Short task — Below are some entries. Output each one exactly as it appears.

Available data —
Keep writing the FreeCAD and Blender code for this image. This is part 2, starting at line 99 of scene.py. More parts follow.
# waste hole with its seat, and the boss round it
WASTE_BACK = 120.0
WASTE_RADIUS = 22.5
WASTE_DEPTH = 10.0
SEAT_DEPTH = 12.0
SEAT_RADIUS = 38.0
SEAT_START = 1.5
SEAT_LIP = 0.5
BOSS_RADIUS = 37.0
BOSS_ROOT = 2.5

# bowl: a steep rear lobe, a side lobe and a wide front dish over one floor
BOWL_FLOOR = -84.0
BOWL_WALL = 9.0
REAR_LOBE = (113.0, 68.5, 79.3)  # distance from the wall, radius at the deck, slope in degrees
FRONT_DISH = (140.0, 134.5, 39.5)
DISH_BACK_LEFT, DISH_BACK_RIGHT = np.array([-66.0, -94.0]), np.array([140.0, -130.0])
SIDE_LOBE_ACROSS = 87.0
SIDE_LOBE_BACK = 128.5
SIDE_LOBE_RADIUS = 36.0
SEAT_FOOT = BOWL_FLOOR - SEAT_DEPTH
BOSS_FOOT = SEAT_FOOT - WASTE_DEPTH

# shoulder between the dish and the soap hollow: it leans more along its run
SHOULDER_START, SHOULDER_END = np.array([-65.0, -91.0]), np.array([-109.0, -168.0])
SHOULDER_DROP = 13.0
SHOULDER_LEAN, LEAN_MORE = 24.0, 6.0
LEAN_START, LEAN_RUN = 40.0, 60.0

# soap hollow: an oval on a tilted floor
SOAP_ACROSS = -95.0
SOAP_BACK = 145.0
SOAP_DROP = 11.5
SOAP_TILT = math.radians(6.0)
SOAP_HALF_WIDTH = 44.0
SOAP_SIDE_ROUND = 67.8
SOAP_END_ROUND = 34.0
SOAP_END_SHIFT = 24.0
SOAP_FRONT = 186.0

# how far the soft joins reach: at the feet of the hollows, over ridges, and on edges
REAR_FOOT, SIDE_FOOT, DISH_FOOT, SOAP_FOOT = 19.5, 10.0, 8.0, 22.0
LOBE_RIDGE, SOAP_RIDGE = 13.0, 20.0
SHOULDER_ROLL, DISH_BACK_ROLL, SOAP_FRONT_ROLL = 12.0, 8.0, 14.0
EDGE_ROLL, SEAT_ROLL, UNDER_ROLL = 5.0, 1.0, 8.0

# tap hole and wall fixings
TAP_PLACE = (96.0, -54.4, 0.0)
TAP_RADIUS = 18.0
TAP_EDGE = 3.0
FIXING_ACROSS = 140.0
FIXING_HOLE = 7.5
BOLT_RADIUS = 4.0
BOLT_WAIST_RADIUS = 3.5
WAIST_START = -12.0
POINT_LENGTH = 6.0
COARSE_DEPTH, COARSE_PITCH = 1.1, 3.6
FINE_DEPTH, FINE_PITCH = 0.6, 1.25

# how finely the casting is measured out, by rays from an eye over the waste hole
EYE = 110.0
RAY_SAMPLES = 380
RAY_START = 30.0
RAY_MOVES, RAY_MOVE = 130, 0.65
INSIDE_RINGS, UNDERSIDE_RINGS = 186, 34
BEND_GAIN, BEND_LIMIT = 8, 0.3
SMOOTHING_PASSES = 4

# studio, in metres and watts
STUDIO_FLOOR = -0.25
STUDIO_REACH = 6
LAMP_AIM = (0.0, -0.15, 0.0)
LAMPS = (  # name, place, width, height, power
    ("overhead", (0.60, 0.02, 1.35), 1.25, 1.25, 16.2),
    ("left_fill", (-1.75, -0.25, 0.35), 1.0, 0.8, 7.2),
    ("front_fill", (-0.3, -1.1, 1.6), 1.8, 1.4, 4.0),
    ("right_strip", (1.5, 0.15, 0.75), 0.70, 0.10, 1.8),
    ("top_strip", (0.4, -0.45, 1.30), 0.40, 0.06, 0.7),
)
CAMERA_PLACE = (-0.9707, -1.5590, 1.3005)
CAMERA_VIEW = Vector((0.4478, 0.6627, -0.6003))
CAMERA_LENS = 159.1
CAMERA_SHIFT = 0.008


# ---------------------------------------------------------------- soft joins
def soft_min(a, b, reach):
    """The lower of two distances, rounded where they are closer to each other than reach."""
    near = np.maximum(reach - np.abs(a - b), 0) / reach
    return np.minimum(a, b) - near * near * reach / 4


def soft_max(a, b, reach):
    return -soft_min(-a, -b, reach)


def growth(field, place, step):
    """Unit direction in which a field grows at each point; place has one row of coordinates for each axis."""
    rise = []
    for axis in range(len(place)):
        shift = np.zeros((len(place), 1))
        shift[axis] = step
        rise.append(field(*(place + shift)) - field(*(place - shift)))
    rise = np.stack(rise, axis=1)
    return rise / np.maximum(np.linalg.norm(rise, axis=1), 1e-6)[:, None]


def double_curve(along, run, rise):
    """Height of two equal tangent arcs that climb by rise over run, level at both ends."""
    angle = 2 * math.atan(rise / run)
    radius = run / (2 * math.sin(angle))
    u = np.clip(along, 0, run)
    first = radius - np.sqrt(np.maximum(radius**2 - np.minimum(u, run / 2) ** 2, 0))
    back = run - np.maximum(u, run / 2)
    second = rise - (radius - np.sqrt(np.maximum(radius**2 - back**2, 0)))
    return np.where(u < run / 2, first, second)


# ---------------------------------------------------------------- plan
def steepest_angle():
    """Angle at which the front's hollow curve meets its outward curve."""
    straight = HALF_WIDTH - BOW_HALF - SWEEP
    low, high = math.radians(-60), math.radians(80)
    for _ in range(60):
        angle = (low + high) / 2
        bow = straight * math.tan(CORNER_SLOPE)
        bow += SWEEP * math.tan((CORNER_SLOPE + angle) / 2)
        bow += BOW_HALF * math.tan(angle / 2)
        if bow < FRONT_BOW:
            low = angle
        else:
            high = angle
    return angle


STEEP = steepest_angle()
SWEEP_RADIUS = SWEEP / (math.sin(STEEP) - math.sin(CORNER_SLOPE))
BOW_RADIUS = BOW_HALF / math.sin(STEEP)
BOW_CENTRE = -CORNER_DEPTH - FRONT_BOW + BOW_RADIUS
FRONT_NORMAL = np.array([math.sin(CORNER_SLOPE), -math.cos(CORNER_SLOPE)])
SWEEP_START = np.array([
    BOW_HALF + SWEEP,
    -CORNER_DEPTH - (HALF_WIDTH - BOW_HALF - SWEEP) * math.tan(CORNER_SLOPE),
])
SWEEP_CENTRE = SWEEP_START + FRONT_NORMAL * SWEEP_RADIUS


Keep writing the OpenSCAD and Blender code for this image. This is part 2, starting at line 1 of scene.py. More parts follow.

Answer for the task —
Keep writing the FreeCAD and Blender code for this image. This is part 2, starting at line 99 of scene.py. More parts follow.
# waste hole with its seat, and the boss round it
WASTE_BACK = 120.0
WASTE_RADIUS = 22.5
WASTE_DEPTH = 10.0
SEAT_DEPTH = 12.0
SEAT_RADIUS = 38.0
SEAT_START = 1.5
SEAT_LIP = 0.5
BOSS_RADIUS = 37.0
BOSS_ROOT = 2.5

# bowl: a steep rear lobe, a side lobe and a wide front dish over one floor
BOWL_FLOOR = -84.0
BOWL_WALL = 9.0
REAR_LOBE = (113.0, 68.5, 79.3)  # distance from the wall, radius at the deck, slope in degrees
FRONT_DISH = (140.0, 134.5, 39.5)
DISH_BACK_LEFT, DISH_BACK_RIGHT = np.array([-66.0, -94.0]), np.array([140.0, -130.0])
SIDE_LOBE_ACROSS = 87.0
SIDE_LOBE_BACK = 128.5
SIDE_LOBE_RADIUS = 36.0
SEAT_FOOT = BOWL_FLOOR - SEAT_DEPTH
BOSS_FOOT = SEAT_FOOT - WASTE_DEPTH

# shoulder between the dish and the soap hollow: it leans more along its run
SHOULDER_START, SHOULDER_END = np.array([-65.0, -91.0]), np.array([-109.0, -168.0])
SHOULDER_DROP = 13.0
SHOULDER_LEAN, LEAN_MORE = 24.0, 6.0
LEAN_START, LEAN_RUN = 40.0, 60.0

# soap hollow: an oval on a tilted floor
SOAP_ACROSS = -95.0
SOAP_BACK = 145.0
SOAP_DROP = 11.5
SOAP_TILT = math.radians(6.0)
SOAP_HALF_WIDTH = 44.0
SOAP_SIDE_ROUND = 67.8
SOAP_END_ROUND = 34.0
SOAP_END_SHIFT = 24.0
SOAP_FRONT = 186.0

# how far the soft joins reach: at the feet of the hollows, over ridges, and on edges
REAR_FOOT, SIDE_FOOT, DISH_FOOT, SOAP_FOOT = 19.5, 10.0, 8.0, 22.0
LOBE_RIDGE, SOAP_RIDGE = 13.0, 20.0
SHOULDER_ROLL, DISH_BACK_ROLL, SOAP_FRONT_ROLL = 12.0, 8.0, 14.0
EDGE_ROLL, SEAT_ROLL, UNDER_ROLL = 5.0, 1.0, 8.0

# tap hole and wall fixings
TAP_PLACE = (96.0, -54.4, 0.0)
TAP_RADIUS = 18.0
TAP_EDGE = 3.0
FIXING_ACROSS = 140.0
FIXING_HOLE = 7.5
BOLT_RADIUS = 4.0
BOLT_WAIST_RADIUS = 3.5
WAIST_START = -12.0
POINT_LENGTH = 6.0
COARSE_DEPTH, COARSE_PITCH = 1.1, 3.6
FINE_DEPTH, FINE_PITCH = 0.6, 1.25

# how finely the casting is measured out, by rays from an eye over the waste hole
EYE = 110.0
RAY_SAMPLES = 380
RAY_START = 30.0
RAY_MOVES, RAY_MOVE = 130, 0.65
INSIDE_RINGS, UNDERSIDE_RINGS = 186, 34
BEND_GAIN, BEND_LIMIT = 8, 0.3
SMOOTHING_PASSES = 4

# studio, in metres and watts
STUDIO_FLOOR = -0.25
STUDIO_REACH = 6
LAMP_AIM = (0.0, -0.15, 0.0)
LAMPS = (  # name, place, width, height, power
    ("overhead", (0.60, 0.02, 1.35), 1.25, 1.25, 16.2),
    ("left_fill", (-1.75, -0.25, 0.35), 1.0, 0.8, 7.2),
    ("front_fill", (-0.3, -1.1, 1.6), 1.8, 1.4, 4.0),
    ("right_strip", (1.5, 0.15, 0.75), 0.70, 0.10, 1.8),
    ("top_strip", (0.4, -0.45, 1.30), 0.40, 0.06, 0.7),
)
CAMERA_PLACE = (-0.9707, -1.5590, 1.3005)
CAMERA_VIEW = Vector((0.4478, 0.6627, -0.6003))
CAMERA_LENS = 159.1
CAMERA_SHIFT = 0.008


# ---------------------------------------------------------------- soft joins
def soft_min(a, b, reach):
    """The lower of two distances, rounded where they are closer to each other than reach."""
    near = np.maximum(reach - np.abs(a - b), 0) / reach
    return np.minimum(a, b) - near * near * reach / 4


def soft_max(a, b, reach):
    return -soft_min(-a, -b, reach)


def growth(field, place, step):
    """Unit direction in which a field grows at each point; place has one row of coordinates for each axis."""
    rise = []
    for axis in range(len(place)):
        shift = np.zeros((len(place), 1))
        shift[axis] = step
        rise.append(field(*(place + shift)) - field(*(place - shift)))
    rise = np.stack(rise, axis=1)
    return rise / np.maximum(np.linalg.norm(rise, axis=1), 1e-6)[:, None]


def double_curve(along, run, rise):
    """Height of two equal tangent arcs that climb by rise over run, level at both ends."""
    angle = 2 * math.atan(rise / run)
    radius = run / (2 * math.sin(angle))
    u = np.clip(along, 0, run)
    first = radius - np.sqrt(np.maximum(radius**2 - np.minimum(u, run / 2) ** 2, 0))
    back = run - np.maximum(u, run / 2)
    second = rise - (radius - np.sqrt(np.maximum(radius**2 - back**2, 0)))
    return np.where(u < run / 2, first, second)


# ---------------------------------------------------------------- plan
def steepest_angle():
    """Angle at which the front's hollow curve meets its outward curve."""
    straight = HALF_WIDTH - BOW_HALF - SWEEP
    low, high = math.radians(-60), math.radians(80)
    for _ in range(60):
        angle = (low + high) / 2
        bow = straight * math.tan(CORNER_SLOPE)
        bow += SWEEP * math.tan((CORNER_SLOPE + angle) / 2)
        bow += BOW_HALF * math.tan(angle / 2)
        if bow < FRONT_BOW:
            low = angle
        else:
            high = angle
    return angle


STEEP = steepest_angle()
SWEEP_RADIUS = SWEEP / (math.sin(STEEP) - math.sin(CORNER_SLOPE))
BOW_RADIUS = BOW_HALF / math.sin(STEEP)
BOW_CENTRE = -CORNER_DEPTH - FRONT_BOW + BOW_RADIUS
FRONT_NORMAL = np.array([math.sin(CORNER_SLOPE), -math.cos(CORNER_SLOPE)])
SWEEP_START = np.array([
    BOW_HALF + SWEEP,
    -CORNER_DEPTH - (HALF_WIDTH - BOW_HALF - SWEEP) * math.tan(CORNER_SLOPE),
])
SWEEP_CENTRE = SWEEP_START + FRONT_NORMAL * SWEEP_RADIUS


Keep writing the OpenSCAD and Blender code for this image. This is part 2, starting at line 1 of scene.py. More parts follow.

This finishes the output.